Gold Survival Gold Article Updates
Nov. 15, 2013
- Thoughts on Australia’s Prospects, Housing and Gold
- Exit Strategy… What Exit Strategy?
- Watch Chindia
- Gold Revaluation Would Greatly Benefit India
Sorry we’re a bit late getting this out this week. Our intention now is to deliver our weekly email each Thursday around lunchtime (used to be late afternoon Wednesday).
Today NZD gold is down $15.32 per oz or 0.97% from last Thursday and is today at $1557.53. NZD silver is down 88 cents per oz or 3.37% to $25.18.
The blue arrows in the gold chart below show where the price had dropped to last week, so gold has continued on the downwards trajectory it was on last week. However in the past couple of days this has reversed and we may now be back on the uptick. Gold didn’t quite reach the October lows.
(A reminder the turquoise plotted line is the USD gold price just for comparison as to how it has tracked recently to the NZD gold price).
However as we mentioned might occur last week, NZD silver did indeed retest the $25 lows of last month. It may well be bouncing back up from those levels now.
Reports from all bullion dealers we know are of very little buying going on currently both here and in Australia. So as we’ve mentioned before this can be an indicator of a bottom. Sentiment is certainly low but hey it can always go lower too. Regardless, note that the price to buy either metal is close to 3 year lows currently.
Thoughts on Australia’s Prospects, Housing and Gold
This weeks feature article is a summary of another presentation given at the Gold Symposium last month. This one by the Chief Economist for ABC Bullion Jordan Eliseo. Entitled Australia “The Lucky Country?”, he looked at what the prospects are for Australia and dug into some of the numbers commonly presented, covering inflation, unemployment demographics and debt just to name a few.

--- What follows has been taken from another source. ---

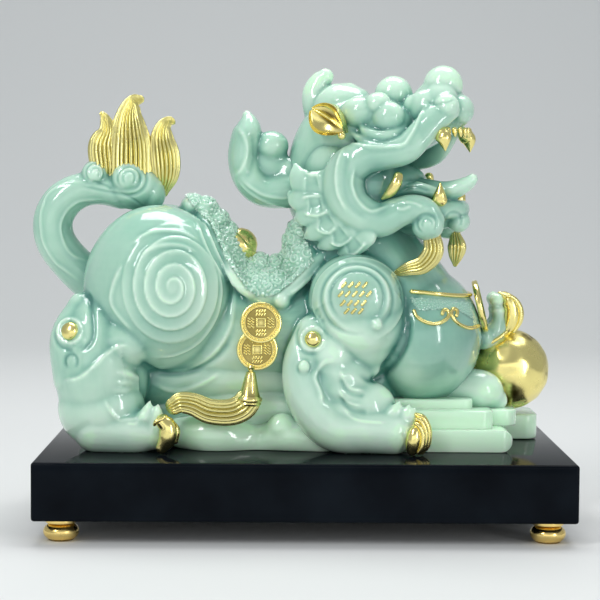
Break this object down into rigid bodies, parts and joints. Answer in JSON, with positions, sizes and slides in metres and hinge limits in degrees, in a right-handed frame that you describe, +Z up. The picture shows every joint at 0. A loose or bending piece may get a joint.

He also had some alternative thoughts on the Australian “housing shortage”, using official government statistics to show why this may not actually exist to the extent commonly promulgated. It has prompted us to have a dig around for some similar data here in NZ, so stay tuned for that shortly. We also intend to update our NZ housing priced in gold charts, something Jordan also covered for Australia. So keep an eye out for a housing report from us shortly.
Exit Strategy… What Exit Strategy?
We’ve read that the gold price has been weaker over the past week or so due to further speculation that the Fed will taper their bond purchases in the near term as a result of recently announced improved employment numbers and higher US GDP figures. We have our doubts about this as we’ve mentioned more than once.
In this short video interview, Chris Martenson explains succinctly just why the Fed will find it so hard to back out of QE. He also makes the point that if you look at the various crises that have occurred in the past couple of decades, the frequency is getting smaller (i.e. they occur more often) but the amplitude is actually getting larger, so he reckons the next crisis will be larger than the 2008 one.
However we also wonder if all this discussion as to what the Fed will or won’t do may end up being rather inconsequential. How so?
Well, recall that gold rose in price versus the US dollar and all other fiat currencies from 2000 to 2008 and this occurred without any currency printing from the Fed or the Bank of England or the Bank of Japan. This expansion of the monetary base since 2008 has no doubt had an impact on the price of gold versus the dollar, but it may have merely raised the level to which gold will have to rise (or be revalued to) eventually. Fiat money is dying and what the Fed does or doesn’t do might have a short term impact on the price but in the long run may not matter so much.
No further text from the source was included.